My parents were Scottish (Glasgow and Edinburgh). I moved between England and Scotland a lot as a kid and have lived all over the shop since, including London, Bristol, Hereford, mid Wales, Malawi, New York, Los Angeles and now Yorkshire. My actual accent is mostly RP with a hint of Herefordian. I love accents and enjoy mimicking them, and so I have the unfortunate habit of adopting the accent of the person I'm talking to. Often people think I'm taking the piss!
 

gbb

Squire
Location
Peterborough
[QUOTE 4240377, member: 259"]Derbyshire/Nottinghamshire, but I tend to tone it down a bit when speaking to outcomers as they wouldn't understand a word of what I was saying otherwise. My kids speak RP, which is a bit odd, considering.[/QUOTE]
Nottingham for me despite not having lived there for 30 odd years. I know mine has softened a lot but I also know it comes back as soon as I go back there.

Thing is, accents are going out. TV has done for 'em, after the best efforts of the wireless. In a couple of generations they'll be all but gone. Go back to the time of Wuthering Heights (the early 19th century) and people sounded very different:

“‘It’s noan Nelly!’ answered Joseph. ‘I sudn’t shift for Nelly—nasty ill nowt as shoo is. Thank God! Shoo cannot stale t’ sowl o’ nob’dy! Shoo wer niver soa handsome, but what a body mud look at her ’bout winking. It’s yon flaysome, graceless quean, that’s witched our lad, wi’ her bold een and her forrard ways—till—Nay! it fair brusts my heart! He’s forgotten all I’ve done for him, and made on him, and goan and riven up a whole row o’ t’ grandest currant-trees i’ t’ garden!”

'een' as a plural for 'eye' goes back to Chaucer...but if it's not gone already, it soon will be.

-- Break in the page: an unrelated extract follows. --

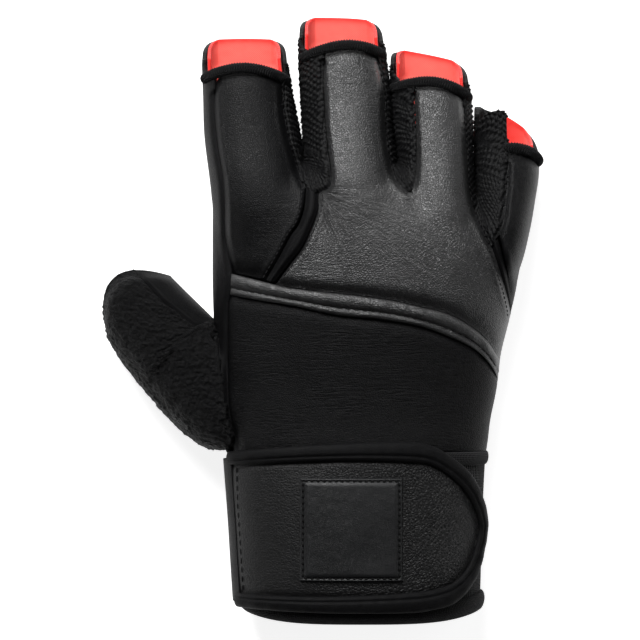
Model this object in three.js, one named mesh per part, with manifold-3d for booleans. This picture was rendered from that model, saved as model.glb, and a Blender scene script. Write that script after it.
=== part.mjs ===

Not so sure they are on the way out, depends if you're still living in the area you were raised. Again, re visiting Nottingham, I'm immediately struck how strong their accents are...and how much mine has softened.

Worryingly, I'm starting to pick up some Fen talk....now that IS a worry.
 

Pale Rider

Legendary Member
Accents are very much in the mind of the individual listener since we all take our own accent as a neutral starting point.

The UK is also all but unique in having so many different regional accents, and also in equating accents to class and social status.

In America, Bill Clinton speaks the same way as his dustman, sorry, refuse collector.

Australia is reckoned to have only three or four regional accents.

Taking where I live as a comparison. there are several accents I can detect in different parts of Sunderland, people from South Tyneside speak differently to those from North Tyneside, and there are several accents in Newcastle/Gateshead.

All within about 20 miles.

That pattern will be repeated across the country.